By Taylor Mackinnon
Piano String History
One hundred and fifty years ago, in the designing of the scale of pianos, manufacturers used steel wrap instead of copper. It was one way to get a brighter sound. Moving toward the 20th century scale designers created the same effect by increasing load (we often think of this as tension, but the correct term is load). This created two developments. First, today most bass strings are wrapped with copper, which gives the sound a richer quality and the copper is more malleable so it clings to the core wire better. This also eliminates the potential for buzzes in the strings from the steel wrap buzzing against the core.
The other development of this increased load was that pianos were being destroyed; they would simply implode from all the load. So, in the mid-nineteenth century Jonas Chickering, a piano builder established in 1823, was the first manufacturer to add a full, cast-iron plate to his pianos to support the load of the strings. When pulled to pitch, the load on the frame of a modern piano is between 18 and 20 tons. Some big concert grands have closer to 60 tons of load. This averages about 180 lbs. load on each of the 240 strings. By contrast, the six strings of a modern steel string flat-top guitar exert about 180 lbs total load on the neck of the guitar.

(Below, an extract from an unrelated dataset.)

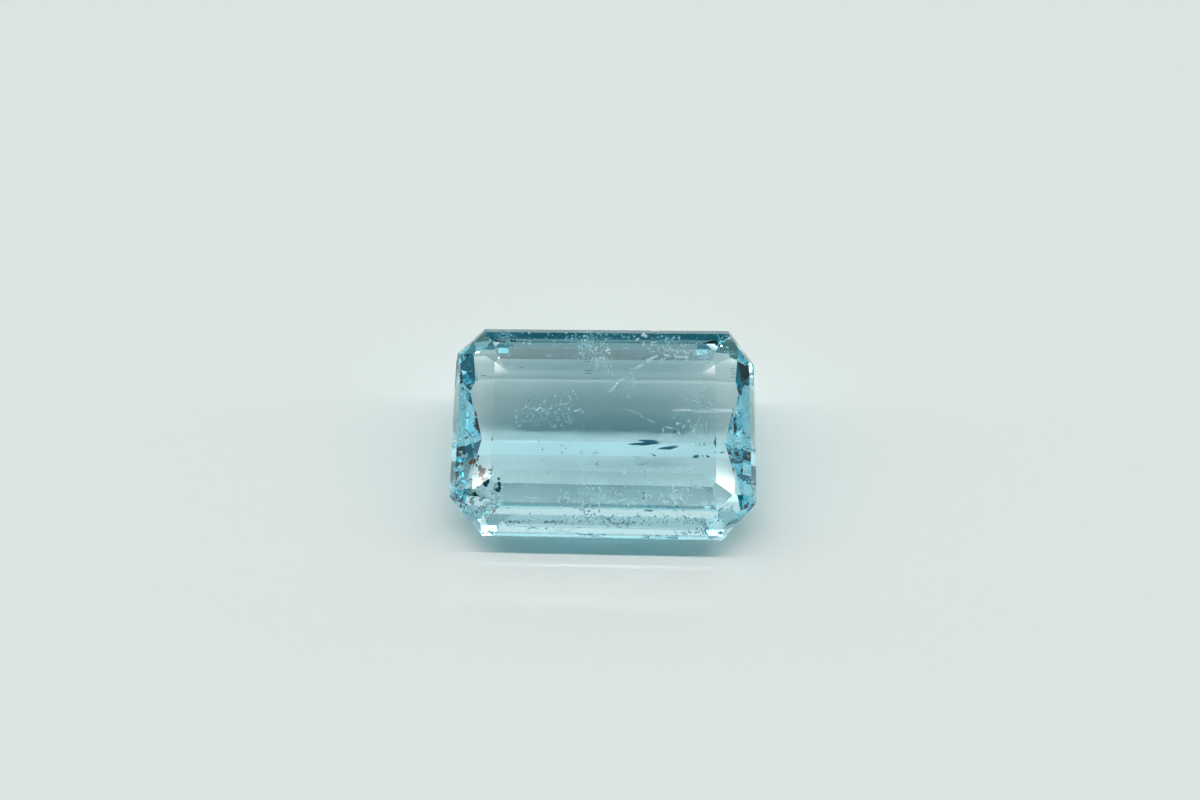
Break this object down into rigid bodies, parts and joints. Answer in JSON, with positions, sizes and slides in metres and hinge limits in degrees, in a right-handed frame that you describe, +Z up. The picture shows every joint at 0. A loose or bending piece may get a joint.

This immense load and the structure of the strung back, is one part of what gives a piano its characteristic sound and why it can be played so loudly. It bears repeating that the original name for the instrument was a forte-piano, Italian meaning the instrument could be played both loud and soft. The other element is the quality, structure and design of the hammers and action. The piano is primarily made up of the strung back, which includes the strings, the bridges, the sound board, the plate, the super structure of wood beams that aid in the support of the load from the strings pulled to pitch and the rim (on a grand) that contains the whole instrument.